Cheap is not, of course, the same thing as efficient. Food production is, alongside fuel, a fulcrum of the capitalist organisation of work-energetics. It is one that, as with fossil fuels, wastes an incredible amount of the energy it extracts. According to the FAO (Food and Agriculture Organization of the United Nations), 30 per cent of cereals grown for human and animal consumption are wasted, along with almost half of all root crops, fruits and vegetables. To conclude from this grotesque squander that a ‘more efficient’ capitalism would ‘solve the problem’ of ‘the environment’ would be to fail to understand waste, capitalism and ecology: that the first is intrinsic to the second; that the second, whatever the degree to which it is inflected by the first, is inimical to the third.

Capitalism also directly undermines its own productivity, precisely through its industrially-produced biospheric destruction. According to the UN, for example, there are at most sixty harvests remaining before the world’s soils are too exhausted to feed the planet. This edaphic impoverishment is a product, not a byproduct. It is the predictable, and long-predicted, consequence of intensive agriculture, over-grazing and the destruction of natural features (such as trees) that prevent erosion. Likewise, the death-drop of insect biomass, the decline of pollinating bees, are hastened by the extensive use of pesticides and fertilisers. Capitalist food production can only evade the problem – a problem, in its terms, of accumulation – either by establishing new ‘cheap natures’ through such means as deforestation, or by extracting rent from competitor producers through such means as intellectual property rights. For instance, since 1994’s notorious TRIPS agreement (Trade-Related Aspects of Intellectual Property Rights), through the rules of UPOV (Union for the Protection of New Plant Varieties), particularly the notorious UPOV 1991, and in the face of local fightbacks from Guatemala to Ghana, the World Trade Organisation has enforced property agreements outlawing the saving of seeds from one season to the next, thus sharply raising costs for farmers producing 70 per cent of the global food supply.

In response to environmentalist opposition, capitalism has a number of moves available to it. One, faced with direct class opposition, is outright repression, as in Brazil where agribusiness has formed an alliance with Jair Bolsonaro, to crush land rights activists as ‘terrorists’, the better to extend its dead zones. The skies of Sao Paulo have blackened this summer, the rainwater dark with soot as, amid a wave of rancher arson and a scale of racist violence against indigenous communities not seen since the dictatorship, the Amazon rainforest burned at record speed. This existential threat to life on earth was visible from outer space. Another, faced with consumerist pressure, is some variant or other of that chimerical ‘green capitalism’. As Jesse Goldstein has documented, this has opened a profitable niche of capital accumulation, with minor energy-saving and ‘clean’ technologies being sold as world-saving innovations. It is also inseparable from capitalist imperialism.

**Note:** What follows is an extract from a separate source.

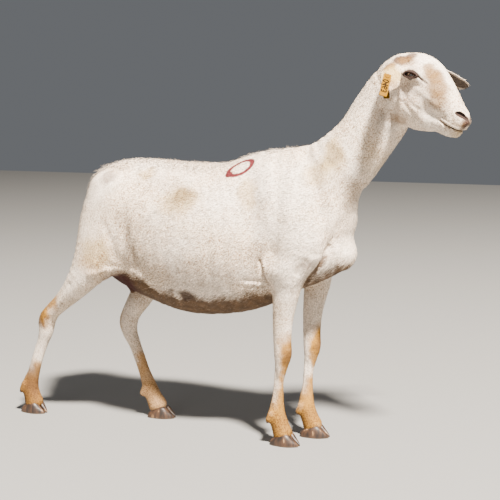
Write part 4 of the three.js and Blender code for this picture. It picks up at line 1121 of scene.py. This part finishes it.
# Sections from heel to toe: the place along the claw, and the width and height there.
SECTIONS = [(-0.5, 0.6, 0.7), (-0.36, 0.9, 1.05), (0.08, 1.0, CLAW_TOE / CLAW_HEEL),
            (0.3, 0.74, 1.12), (0.44, 0.4, 0.55), (0.5, 0.16, 0.22)]
for foot_name, (foot_x, foot_y, foot_turn) in FEET.items():
    for outer in (-1, 1):
        cage = []
        for s, w, high in smooth_run(SECTIONS, 2):
            inner = -0.5 * outer * CLAW_WIDTH * 0.92
            out = inner + outer * CLAW_WIDTH * w
            top, lean = CLAW_HEEL * high, 0.2 * CLAW_WIDTH * outer * min(w, 0.8)
            # Round the section: the sole, the outer wall that leans in, the top, the inner wall.
            cage += [(s * CLAW_LENGTH, y, z) for y, z in (
                (inner + 0.1 * outer * CLAW_WIDTH, 0), (out - 0.04 * outer * CLAW_WIDTH, 0),
                (out, 0.18 * top), (out - 0.4 * lean, 0.66 * top), (out - 1.7 * lean, top),
                (inner + 0.9 * lean, top), (inner, 0.7 * top), (inner, 0.2 * top))]
        cage = np.array(cage)
        last = len(cage) - 8
        ends = [(3, 2, 1, 0), (7, 6, 5, 4), (7, 4, 3, 0), (last, last + 1, last + 2, last + 3),
                (last + 4, last + 5, last + 6, last + 7), (last, last + 3, last + 4, last + 7)]
        faces = np.concatenate([tube(len(cage) // 8, 8), ends])
        if outer < 0:
            faces = faces[:, ::-1]
        stood = cage @ np.array([[math.cos(foot_turn), math.sin(foot_turn), 0],
                                 [-math.sin(foot_turn), math.cos(foot_turn), 0], [0, 0, 1]])
        stood += (foot_x - outer * CLAW_SPREAD * math.sin(foot_turn),
                  foot_y + outer * CLAW_SPREAD * math.cos(foot_turn), 0)
        which = "outer" if outer * foot_y > 0 else "inner"
        claw = new_mesh(f"claw_{foot_name}_{which}", to_frame(stood), faces)
        # The edge that meets the ground stays crisp when the claw is rounded.
        crease = claw.data.attributes.new("crease_edge", "FLOAT", "EDGE")
        for edge in claw.data.edges:
            if all(claw.data.vertices[v].co.z < 0.0005 for v in edge.vertices):
                crease.data[edge.index].value = 0.8
        smoother = claw.modifiers.new("rounding", "SUBSURF")
        smoother.levels = smoother.render_levels = 3
        claw.data.materials.append(horn)
        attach(claw, "root")
        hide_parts(f"hoof_{foot_name}_{which}")


def turned(profile, around, axes):
    # Pairs of radius and height spun round the last of three axes.
    turn = np.linspace(0, 2 * math.pi, around, endpoint=False)
    return np.array([(r * math.cos(t), r * math.sin(t), h) for r, h in profile for t in turn]) @ axes


# Dewclaws: blunt cones of the same horn, pointing down and back.
DEWCLAW_PROFILE = [(0.0, -8.0), (2.2, -7.6), (3.8, -6.2), (4.9, -3.6), (5.5, 0), (5.7, 3), (5.6, 6),
                   (5.0, 8), (0, 8.3)]
DEWCLAW_AXIS = Vector((0.62, 0, 0.78)).normalized()
DEWCLAW_SHIFT = (0.0045, 0, 0.0005)  # set forward into the heel, so that half of it shows
spin = np.array(Vector((0, 0, 1)).rotation_difference(DEWCLAW_AXIS).to_matrix())
for foot_name in FEET:
    for which in ("outer", "inner"):
        dots = turned(DEWCLAW_PROFILE, 20, spin.T) * 0.001
        dots += box_middle(f"dewclaw_{foot_name}_{which}") + DEWCLAW_SHIFT
        dewclaw = new_mesh(f"dew_{foot_name}_{which}", dots, tube(len(DEWCLAW_PROFILE), 20))
        dewclaw.data.materials.append(horn)
        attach(dewclaw, "root")
        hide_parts(f"dewclaw_{foot_name}_{which}")

# ---- ear tag ----
# A two-part tag of soft yellow plastic through her right ear, with plain printed figures on
# the front half. The front carries the head of the stud.
plastic, tree, shader = new_material("tag_plastic", 0.85, 0.12)
where = own_place(tree)
soiled = ramp(tree, noise(tree, where, 90.0, 5.0), 0.50, 0.72, 0, 0.55)
yellow = mixed(tree, soiled, (0.15, 0.068, 0.0002, 1), (0.085, 0.036, 0.0002, 1))
tree.links.new(yellow, shader.inputs["Base Color"])
roughened(tree, shader, noise(tree, where, 600.0), 0.25, 0.0004)
ink, tree, shader = new_material("tag_ink", 0.9, 0.1)
worn = ramp(tree, noise(tree, own_place(tree), 400.0), 0.5, 0.7)
black = mixed(tree, worn, (0.008, 0.004, 0.001, 1), (0.03, 0.012, 0.002, 1))
tree.links.new(black, shader.inputs["Base Color"])
TAG_ACROSS = np.array((0.885, 0.376, -0.275))
PLATE_CORNER, PLATE_TRIM, PLATE_BEVEL, PLATE_THICK = 3.0, 0.3, 0.35, 1.6


def plate_points(width, low, high):
    # A flat plate with round corners and softened edges: four rings from its back to its front.
    inset, rings = PLATE_CORNER + PLATE_TRIM, []
    corners = ((width / 2 - inset, high - inset), (inset - width / 2, high - inset),
               (inset - width / 2, low + inset), (width / 2 - inset, low + inset))
    outline = [(x + PLATE_CORNER * math.cos(angle), y + PLATE_CORNER * math.sin(angle))
               for quarter, (x, y) in enumerate(corners)
               for angle in np.radians(90 * quarter + 18 * np.arange(6))]
    for level, shrink in ((0.0, PLATE_BEVEL), (PLATE_BEVEL, 0.0), (1.2, 0.0), (PLATE_THICK, PLATE_BEVEL)):
        rings += [(x * (1 - shrink / (width / 2)), y + np.sign((low + high) / 2 - y) * shrink, level)
                  for x, y in outline]
    return np.array(rings), len(outline)


# Each half hangs its own way: its name, the way it hangs, its width, its length and how much of
# that lies above the stud.
for half, down, width, length, above in (("front", (0.05, -0.665, -0.745), 18, 64, 7),
                                         ("back", (0.21, -0.345, -0.914), 14, 50, 5)):
    run = np.array(down) / np.linalg.norm(down)
    face = np.cross(run, TAG_ACROSS)
    face /= np.linalg.norm(face)
    across = np.cross(face, run)
    basis = np.stack([across, run, face]) * 0.001
    local, around = plate_points(width, -above, length - above)
    local = local @ basis
    to_place = box_middle("tag_" + half) - (local.min(0) + local.max(0)) / 2
    plate = new_mesh("tag_" + half + "_plate", local + to_place, tube(4, around), smooth=False)
    shell = bmesh.new()
    shell.from_mesh(plate.data)
    shell.verts.ensure_lookup_table()
    for cap in (range(around - 1, -1, -1), range(3 * around, 4 * around)):
        shell.faces.new([shell.verts[i] for i in cap])
    bmesh.ops.recalc_face_normals(shell, faces=shell.faces)
    shell.to_mesh(plate.data)
    shell.free()
    plate.data.materials.append(plastic)
    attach(plate, "root")
    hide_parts("tag_" + half)
    if half == "front":
        stud_way = face
        figures = bpy.data.curves.new("tag_figures", "FONT")
        figures.body = "0463"
        figures.size = 0.0185
        figures.extrude = 0.00012
        figures.offset = 0.0005
        figures.align_x, figures.align_y = "CENTER", "CENTER"
        words = bpy.data.objects.new("tag_figures", figures)
        bpy.context.scene.collection.objects.link(words)
        spot = np.array((0, length / 2 - above + 4, PLATE_THICK + 0.15)) @ basis + to_place
        words.matrix_world = placed_at((run, -across, face), spot)
        figures.materials.append(ink)
        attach(words, "root")
# The stud between the halves, and its round head on the front one.
STUD_PROFILE = [(0, -9.0), (2.4, -9.0), (2.4, 8.6), (2.4, 10.6), (5.0, 10.7), (5.2, 11.6), (4.4, 12.3),
                (1.6, 12.5), (1.2, 11.9), (0, 11.8)]
stud_across = TAG_ACROSS / np.linalg.norm(TAG_ACROSS)
stud_axes = np.stack([stud_across, np.cross(stud_way, stud_across), stud_way]) * 0.001
stud = new_mesh("tag_stud_pin", turned(STUD_PROFILE, 24, stud_axes) + box_middle("tag_stud"),
                tube(len(STUD_PROFILE), 24))
stud.data.materials.append(plastic)
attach(stud, "root")
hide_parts("tag_stud")

# ---- studio ----
# A plain pale floor, a small strong key lamp high up at the right front with a weak fill and a
# weak rim lamp behind, and the camera at standing height on her right side.
floor_mesh = bpy.data.meshes.new("floor")
floor_mesh.from_pydata([(-9, -9, 0), (9, -9, 0), (9, 9, 0), (-9, 9, 0)], [], [(0, 1, 2, 3)])
floor = bpy.data.objects.new("floor", floor_mesh)
bpy.context.scene.collection.objects.link(floor)
pale, tree, shader = new_material("floor_pale", 0.9)
shader.inputs["Base Color"].default_value = (0.19, 0.185, 0.177, 1)
floor_mesh.materials.append(pale)
world = bpy.data.worlds.new("studio")
bpy.context.scene.world = world
world.use_nodes = True
world.node_tree.nodes["Background"].inputs[0].default_value = (0.80, 0.84, 0.90, 1)
world.node_tree.nodes["Background"].inputs[1].default_value = 0.175
LIT_PLACE = Vector((0.05, 0, 0.45))
for name, place_at, size, power, tint in (
        ("key", (3.45, -3.35, 7.20), 0.8, 7000, (1.0, 0.93, 0.83)),
        ("fill", (-0.6, -3.4, 1.5), 1.4, 20, (1.0, 0.96, 0.92)),
        ("rim", (-1.6, 2.6, 3.0), 2.0, 40, (1.0, 0.95, 0.88))):
    lamp = bpy.data.lights.new(name, "AREA")
    lamp.size, lamp.energy, lamp.color = size, power, tint
    lamp_object = bpy.data.objects.new(name, lamp)
    lamp_object.location = place_at
    lamp_object.rotation_euler = (LIT_PLACE - Vector(place_at)).to_track_quat("-Z", "Y").to_euler()
    bpy.context.scene.collection.objects.link(lamp_object)
camera_data = bpy.data.cameras.new("camera")
camera_data.sensor_width, camera_data.lens = 36, 86.4
camera = bpy.data.objects.new("camera", camera_data)
camera.location = Vector(to_frame((1277, -2638, 825.6)))
camera.rotation_euler = (math.radians(90 - 7.125), 0, math.radians(25))
bpy.context.scene.collection.objects.link(camera)
bpy.context.scene.camera = camera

In one respect, the struggles over the Arctic are unusual. The pivot of imperialism today is not direct political control of territory. It is, rather, a global, liberal property-rights regime, policed by everyone from the US Trade Representative to the European Commission, backed by the power of the US Treasury, the Federal Reserve and Wall Street, supported by capitalist classes from Paris to Beijing and secured by violence ‘in the last instance’. Thus it falls to these institutions to elaborate a ‘green capitalist’ response to ecological crisis. As ever, the solution is predicated on ‘sustainability’. In relation to the palm industry, the Roundtable on Sustainable Palm Oil (RSPO) exists to certify certain producers as sustainable. The RSPO is notorious with Greenpeace and Amnesty International for certifying companies engaged in deforestation, labour abuses and even slavery as ‘sustainable’. Nonetheless, its certifying processes proved useful for the European Commission when it was challenged to find a ‘politically feasible’ solution to the palm oil crisis.

Even were the palm oil industry to be crushed in one legal blow, however, substantially the most likely result would be that capitalism would shift to another monoculture: rapeseed or soybean. When one dead zone ceases to be productive, or politically feasible, capital permanently searches out others. The problem remains the death cult of capital accumulation, and its specific _Stoffwechsel_.